Manipulative Berichte über die Änderung des Streikrechts in Griechenland

Manipulative Berichte über die Änderung des Streikrechts in Griechenland

Manipulative Berichte über die Änderung des Streikrechts in Griechenland – Ein Beispiel für die Stimmungsmache gegen die Syriza-Regierung.

Im ersten Teil dieses Beitrages wollen wir zum Thema “Änderung des Streikrechts in Griechenland” über die Ausgangssituation, über die Verhandlungen mit der Troika und über den Kompromiss informieren.

Manipulative Berichte über die Änderung des Streikrechts in Griechenland – Fehlerhafte bzw. selektive Berichterstattung

Zunächst einmal haben wir einige Hintergrundinformationen zusammengestellt, die notwendig sind, um die Kompromiss-Einigung der Syriza-Regierung besser zu verstehen bzw. besser beurteilen zu können.

Dazu gehören Informationen wie die Strukturformen der griechischen Gewerkschaftsorganisationen, der gewerkschaftliche Organisationsgrad der Arbeitnehmer und die Größe der griechischen Betriebe nach Mitarbeiterzahl.

Wir beschreiben auch die bisherige Regelung des Streikrechts in Griechenland und informieren über die arbeitsrechtlichen Forderungen der Institutionen (Troika).

Wir wollen die wichtigsten Fakten/Informationen und ihre Quellen möglichst in einer kurzen Form darstellen.

Der zweite Teil des Beitrages zeigt anhand von Zitaten und die dazugehörigen Quellen, wie die führenden Medien in Deutschland über das Thema “Änderung des Streikrechts in Griechenland” berichtet haben.

Teil I

Es gibt in Griechenland drei Stufen der gewerkschaftlichen Organisationsformen:

  • Die primärstufigen Organisationen, die nach Berufs-, Branchen-, Betriebs-, Orts-, Landes- und Filialebene organisiert sind. Sie können mittels Einberufung einer Generalversammlung Streiks ausrufen.
  • Die zweite Stufe sind die Arbeiter-Zentren und die Verbände. Sie sind zuständig für die Organisation und Ausrufung von regionalen und landesweiten Streiks.
  • Die dritte Form sind die Dachverbände (ΓΣΕΕ¹ / ΑΔΕΔΥ²). Sie organisieren und rufen landesweite Streiks ihrer Mitgliedsverbänden aus.

Der gewerkschaftliche Organisationsgrad der griechischen Arbeitnehmer beträgt derzeit ca. 8,5%  und  die Größe der Betriebe mit bis zu 10 Mtarbeiter beträgt 89,2%.

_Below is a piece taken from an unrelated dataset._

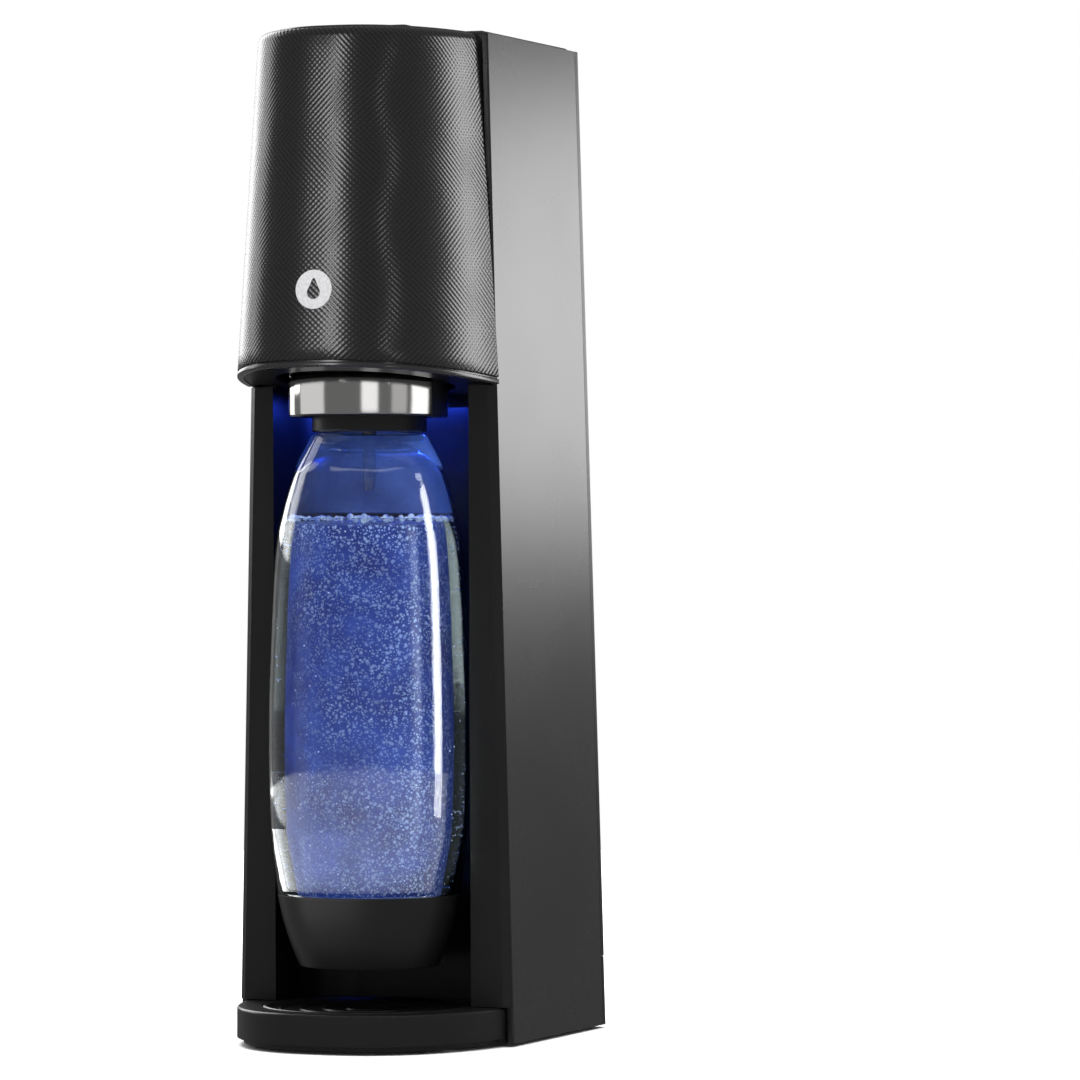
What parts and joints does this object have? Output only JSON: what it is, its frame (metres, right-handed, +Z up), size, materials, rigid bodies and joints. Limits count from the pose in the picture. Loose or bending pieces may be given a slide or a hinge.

¹ΓΣΕΕ: gewerkschaftlicher Dachverband für die private Wirtschaft
²ΑΔΕΔΥ: gewerkschaftlicher Dachverband für den öffentlichen Dienst

Die bisherige Regelung des Streikrechts

Die gesetzliche Grundlage für die legale Ausrufung eines Streiks ist der Artikel 8 des Gesetzes Nr. 1264/1982

Konkret heißt es in Artikel 8 Absatz 2: … für die Durchführung einer Aussprache(z.B. bezüglich einer Streikausrufung) und für die Beschlussfassung während einer Generalversammlung ist die Anwesenheit von mindestens einem Drittel der beitragszahlenden Gewerkschaftsmitglieder notwendig. Für die Beschlussfassung ist die relative Mehrheit notwendig.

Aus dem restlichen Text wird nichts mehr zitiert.